• STORED DATA:
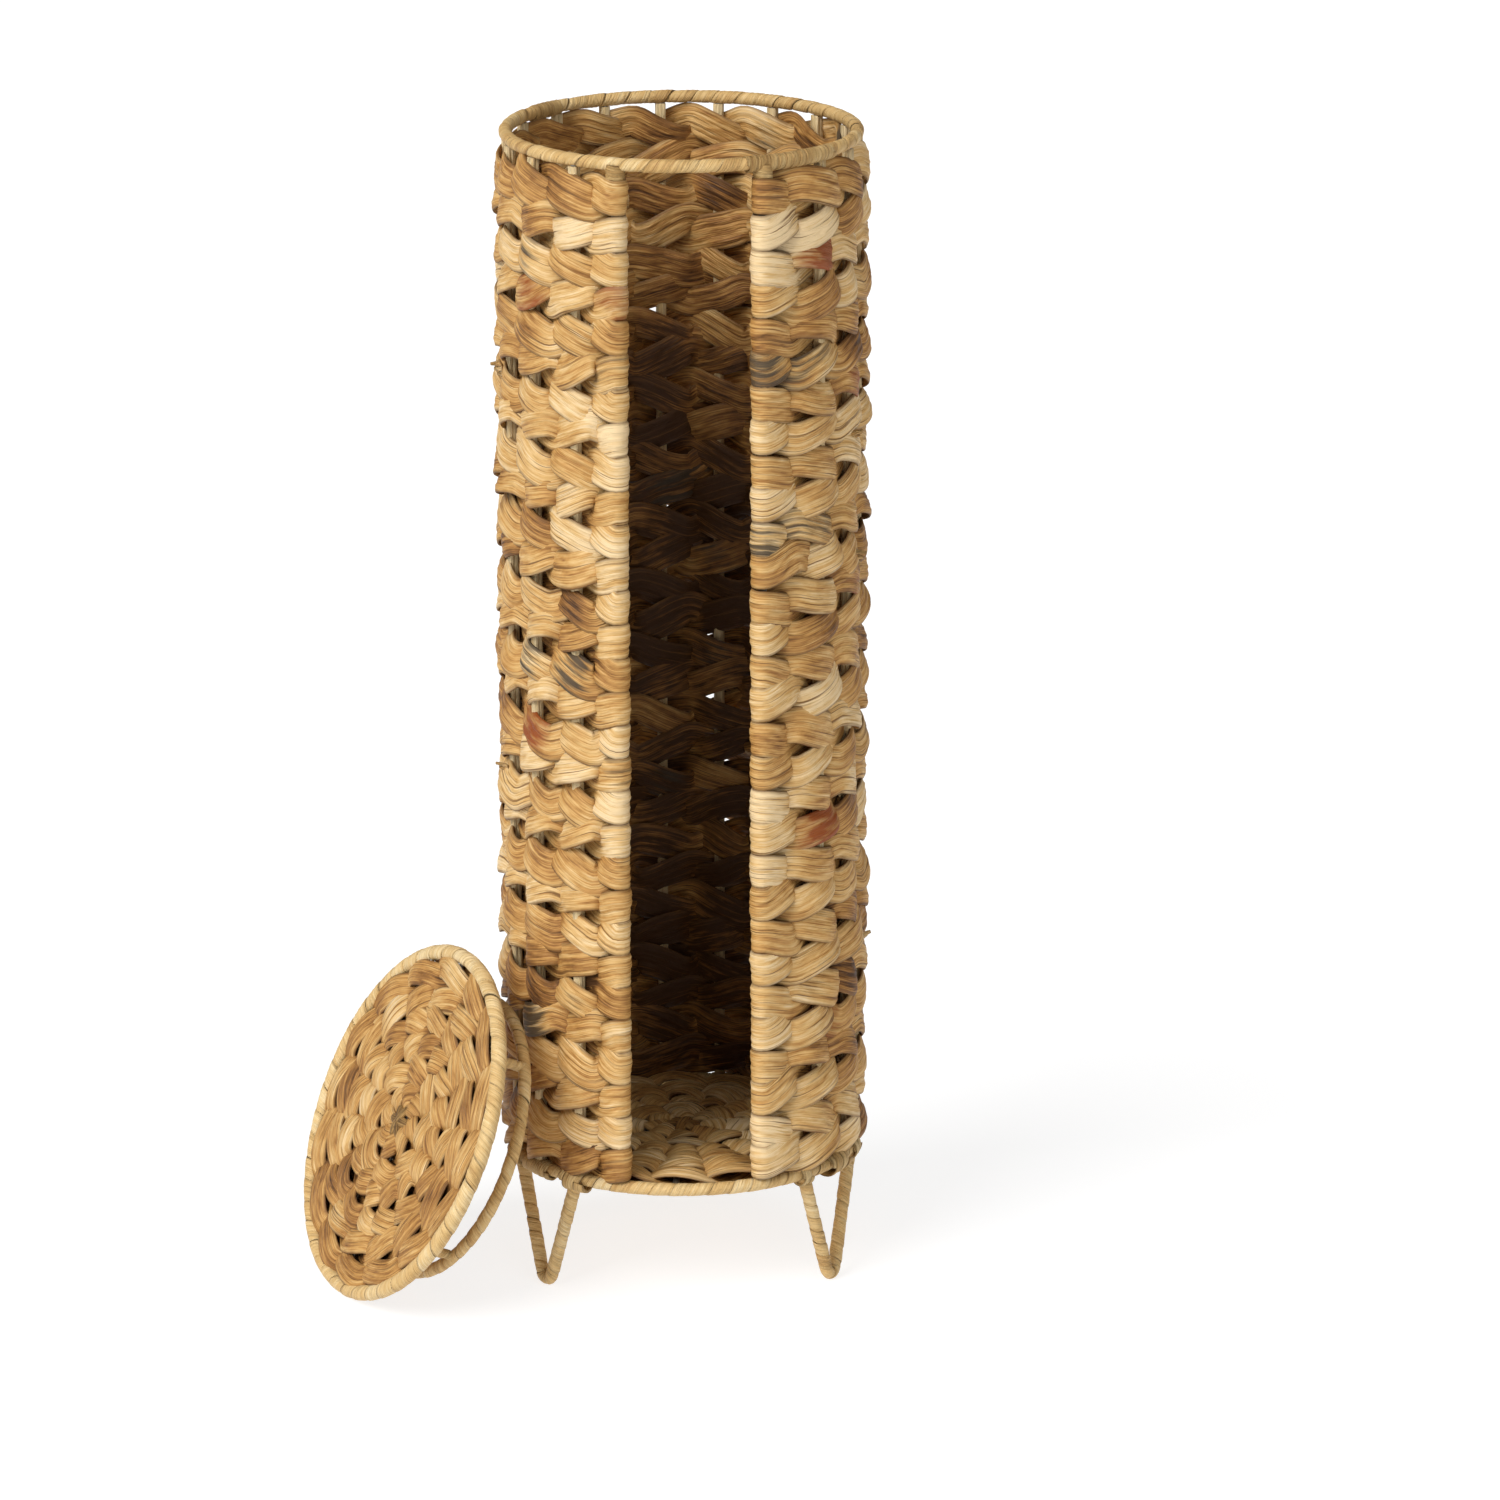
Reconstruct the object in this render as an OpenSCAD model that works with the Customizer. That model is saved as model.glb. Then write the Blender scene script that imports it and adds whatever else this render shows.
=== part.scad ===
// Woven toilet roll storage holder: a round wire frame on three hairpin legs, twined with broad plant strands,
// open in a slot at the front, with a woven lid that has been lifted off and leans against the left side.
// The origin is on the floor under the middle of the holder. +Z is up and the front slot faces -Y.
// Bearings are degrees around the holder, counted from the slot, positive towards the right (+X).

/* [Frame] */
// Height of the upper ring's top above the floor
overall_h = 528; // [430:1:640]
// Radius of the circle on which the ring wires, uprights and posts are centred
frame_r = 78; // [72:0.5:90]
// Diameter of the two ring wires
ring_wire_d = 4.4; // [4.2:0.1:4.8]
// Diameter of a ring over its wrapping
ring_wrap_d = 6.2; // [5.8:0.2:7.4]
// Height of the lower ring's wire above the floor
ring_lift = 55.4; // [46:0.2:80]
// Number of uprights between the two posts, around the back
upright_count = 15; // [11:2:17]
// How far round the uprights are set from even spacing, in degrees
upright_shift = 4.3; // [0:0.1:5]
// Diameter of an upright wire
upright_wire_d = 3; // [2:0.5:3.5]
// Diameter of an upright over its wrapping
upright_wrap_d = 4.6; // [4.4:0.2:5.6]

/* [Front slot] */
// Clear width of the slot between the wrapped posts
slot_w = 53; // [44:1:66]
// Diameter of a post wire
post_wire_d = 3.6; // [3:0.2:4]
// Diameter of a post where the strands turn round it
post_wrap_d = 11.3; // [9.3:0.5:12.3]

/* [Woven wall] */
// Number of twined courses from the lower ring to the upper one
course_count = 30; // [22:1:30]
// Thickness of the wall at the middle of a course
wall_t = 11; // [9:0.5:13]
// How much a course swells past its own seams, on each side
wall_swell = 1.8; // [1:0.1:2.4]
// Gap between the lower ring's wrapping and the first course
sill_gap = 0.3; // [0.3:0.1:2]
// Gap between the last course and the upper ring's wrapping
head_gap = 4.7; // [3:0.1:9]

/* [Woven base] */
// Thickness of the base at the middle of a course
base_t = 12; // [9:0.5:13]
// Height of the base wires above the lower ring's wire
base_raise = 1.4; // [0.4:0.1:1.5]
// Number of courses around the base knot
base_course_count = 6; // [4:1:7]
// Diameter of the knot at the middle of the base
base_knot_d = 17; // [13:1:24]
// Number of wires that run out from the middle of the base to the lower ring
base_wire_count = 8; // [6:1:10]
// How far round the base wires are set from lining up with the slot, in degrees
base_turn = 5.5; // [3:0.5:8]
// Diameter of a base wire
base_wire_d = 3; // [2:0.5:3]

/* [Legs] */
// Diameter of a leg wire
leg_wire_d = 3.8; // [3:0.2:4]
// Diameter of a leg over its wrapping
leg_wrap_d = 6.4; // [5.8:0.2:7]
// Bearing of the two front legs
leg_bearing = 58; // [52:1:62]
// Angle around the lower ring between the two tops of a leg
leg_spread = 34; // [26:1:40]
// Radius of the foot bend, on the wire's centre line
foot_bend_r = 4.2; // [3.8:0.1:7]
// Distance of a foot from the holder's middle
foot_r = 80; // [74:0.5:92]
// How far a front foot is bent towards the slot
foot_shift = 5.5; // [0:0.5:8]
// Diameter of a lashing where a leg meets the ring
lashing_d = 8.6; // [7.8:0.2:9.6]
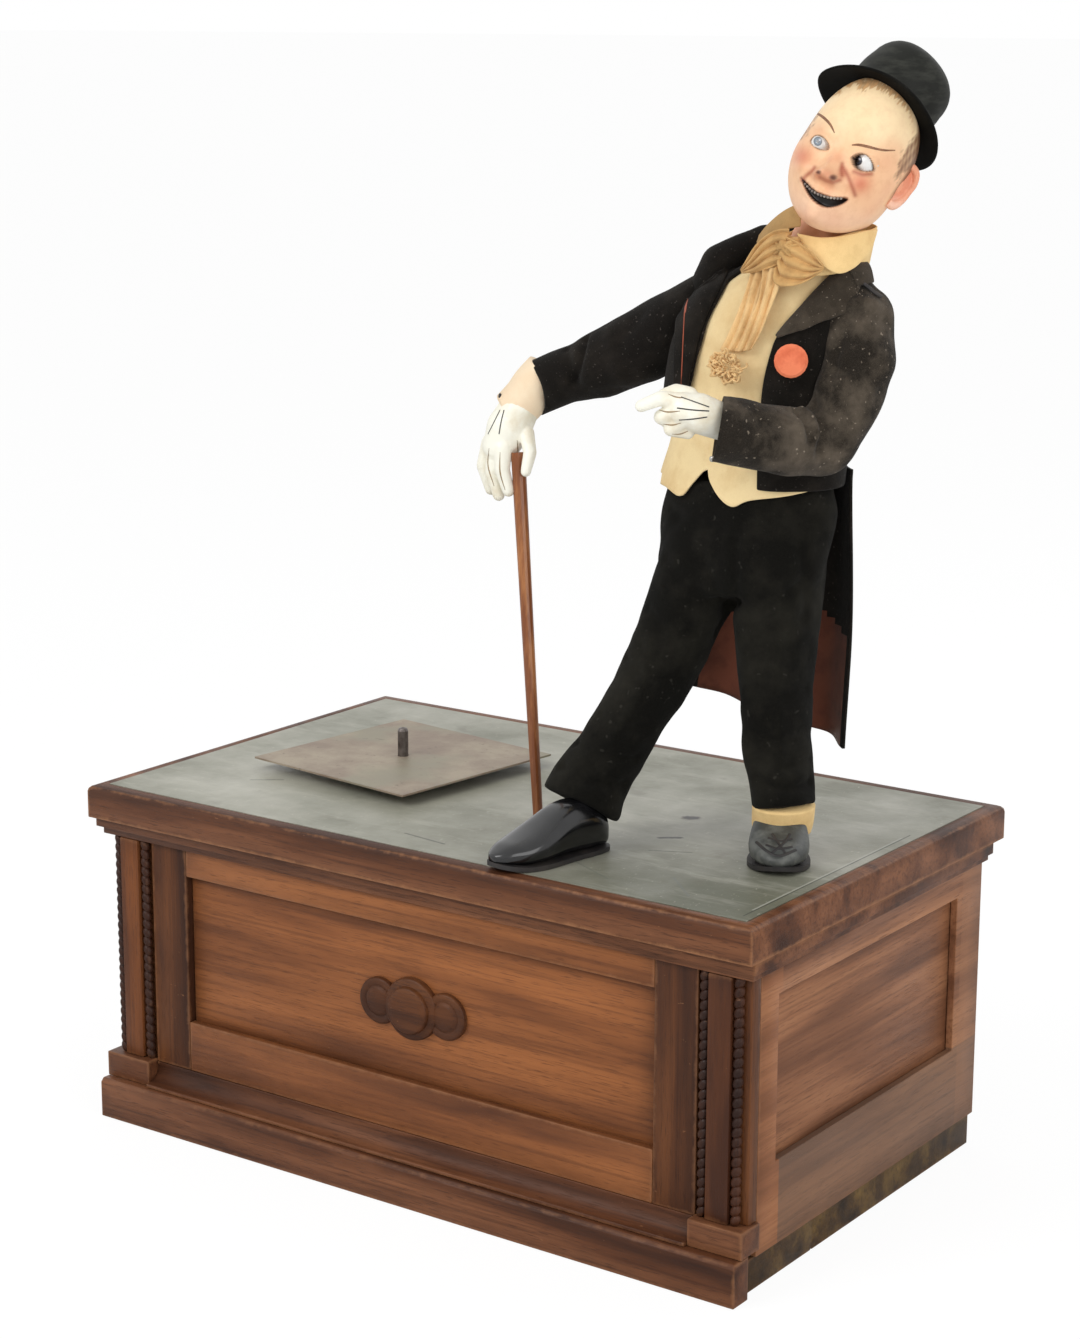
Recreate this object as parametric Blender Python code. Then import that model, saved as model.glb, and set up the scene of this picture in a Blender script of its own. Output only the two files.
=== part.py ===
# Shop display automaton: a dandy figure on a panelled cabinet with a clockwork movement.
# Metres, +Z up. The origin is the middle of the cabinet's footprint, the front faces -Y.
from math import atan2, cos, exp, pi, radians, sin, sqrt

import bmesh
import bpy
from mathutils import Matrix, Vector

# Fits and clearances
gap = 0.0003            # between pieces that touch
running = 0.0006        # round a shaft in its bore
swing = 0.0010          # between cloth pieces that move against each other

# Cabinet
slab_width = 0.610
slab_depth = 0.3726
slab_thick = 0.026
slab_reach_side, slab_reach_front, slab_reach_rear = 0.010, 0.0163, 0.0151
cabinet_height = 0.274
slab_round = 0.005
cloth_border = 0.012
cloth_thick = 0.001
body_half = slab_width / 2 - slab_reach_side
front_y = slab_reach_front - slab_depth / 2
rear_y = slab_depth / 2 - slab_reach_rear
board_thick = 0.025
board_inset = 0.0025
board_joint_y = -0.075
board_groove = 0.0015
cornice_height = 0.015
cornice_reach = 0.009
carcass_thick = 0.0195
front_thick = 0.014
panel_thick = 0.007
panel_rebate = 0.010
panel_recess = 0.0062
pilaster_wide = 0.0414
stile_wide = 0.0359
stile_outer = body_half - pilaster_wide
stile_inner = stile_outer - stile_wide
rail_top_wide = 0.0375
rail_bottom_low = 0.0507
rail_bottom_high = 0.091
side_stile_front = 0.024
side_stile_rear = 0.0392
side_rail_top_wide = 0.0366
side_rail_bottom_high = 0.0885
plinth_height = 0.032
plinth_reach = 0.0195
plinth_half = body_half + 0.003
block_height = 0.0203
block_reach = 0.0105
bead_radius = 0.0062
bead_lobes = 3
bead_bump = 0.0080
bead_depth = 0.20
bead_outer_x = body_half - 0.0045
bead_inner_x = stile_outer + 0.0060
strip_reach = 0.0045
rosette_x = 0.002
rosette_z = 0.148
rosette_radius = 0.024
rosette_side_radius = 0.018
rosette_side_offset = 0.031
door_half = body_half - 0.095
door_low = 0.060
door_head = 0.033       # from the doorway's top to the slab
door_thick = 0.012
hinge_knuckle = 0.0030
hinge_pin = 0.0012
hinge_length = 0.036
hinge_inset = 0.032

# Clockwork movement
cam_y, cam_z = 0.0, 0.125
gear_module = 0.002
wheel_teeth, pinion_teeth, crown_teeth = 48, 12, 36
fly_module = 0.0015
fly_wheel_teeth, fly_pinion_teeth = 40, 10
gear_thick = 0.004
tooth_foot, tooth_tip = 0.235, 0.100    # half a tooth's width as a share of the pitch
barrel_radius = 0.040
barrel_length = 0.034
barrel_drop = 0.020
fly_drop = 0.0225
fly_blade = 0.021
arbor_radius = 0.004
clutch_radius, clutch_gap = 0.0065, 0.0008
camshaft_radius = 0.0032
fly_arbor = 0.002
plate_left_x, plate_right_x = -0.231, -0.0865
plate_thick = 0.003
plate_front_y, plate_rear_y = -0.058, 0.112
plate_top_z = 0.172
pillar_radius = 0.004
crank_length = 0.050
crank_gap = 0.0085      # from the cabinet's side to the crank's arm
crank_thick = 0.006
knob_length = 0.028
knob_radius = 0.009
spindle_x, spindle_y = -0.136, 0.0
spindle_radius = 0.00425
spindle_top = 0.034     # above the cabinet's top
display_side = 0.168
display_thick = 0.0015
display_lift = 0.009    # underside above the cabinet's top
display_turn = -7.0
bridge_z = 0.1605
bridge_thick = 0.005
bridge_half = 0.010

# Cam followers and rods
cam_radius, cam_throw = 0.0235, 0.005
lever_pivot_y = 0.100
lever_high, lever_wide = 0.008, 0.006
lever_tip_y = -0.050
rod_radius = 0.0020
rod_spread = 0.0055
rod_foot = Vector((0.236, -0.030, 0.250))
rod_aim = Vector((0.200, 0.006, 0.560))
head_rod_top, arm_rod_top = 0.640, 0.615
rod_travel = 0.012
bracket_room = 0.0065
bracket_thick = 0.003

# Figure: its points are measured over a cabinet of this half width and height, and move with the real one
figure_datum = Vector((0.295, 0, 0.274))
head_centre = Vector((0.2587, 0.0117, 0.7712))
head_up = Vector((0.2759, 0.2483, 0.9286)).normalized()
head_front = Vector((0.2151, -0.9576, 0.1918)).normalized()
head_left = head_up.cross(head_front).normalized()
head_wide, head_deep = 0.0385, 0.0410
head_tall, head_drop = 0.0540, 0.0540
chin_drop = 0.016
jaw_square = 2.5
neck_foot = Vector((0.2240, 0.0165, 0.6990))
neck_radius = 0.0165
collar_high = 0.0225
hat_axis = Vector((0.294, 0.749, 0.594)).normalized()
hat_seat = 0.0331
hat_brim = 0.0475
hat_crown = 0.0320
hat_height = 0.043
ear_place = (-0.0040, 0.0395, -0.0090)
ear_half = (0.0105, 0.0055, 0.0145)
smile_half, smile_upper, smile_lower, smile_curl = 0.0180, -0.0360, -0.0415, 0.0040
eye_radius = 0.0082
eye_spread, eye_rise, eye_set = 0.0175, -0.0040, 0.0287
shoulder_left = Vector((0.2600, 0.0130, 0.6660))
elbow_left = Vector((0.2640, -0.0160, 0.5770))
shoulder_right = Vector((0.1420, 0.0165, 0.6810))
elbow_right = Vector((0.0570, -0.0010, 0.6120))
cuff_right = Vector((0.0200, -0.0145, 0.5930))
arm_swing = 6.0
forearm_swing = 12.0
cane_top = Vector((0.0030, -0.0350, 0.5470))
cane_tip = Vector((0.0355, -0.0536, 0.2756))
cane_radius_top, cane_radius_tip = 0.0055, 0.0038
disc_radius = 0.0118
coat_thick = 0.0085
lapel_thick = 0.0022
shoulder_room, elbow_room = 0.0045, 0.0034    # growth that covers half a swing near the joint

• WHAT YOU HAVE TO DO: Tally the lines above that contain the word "scene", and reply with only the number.

• RESULT OF THIS TASK: 2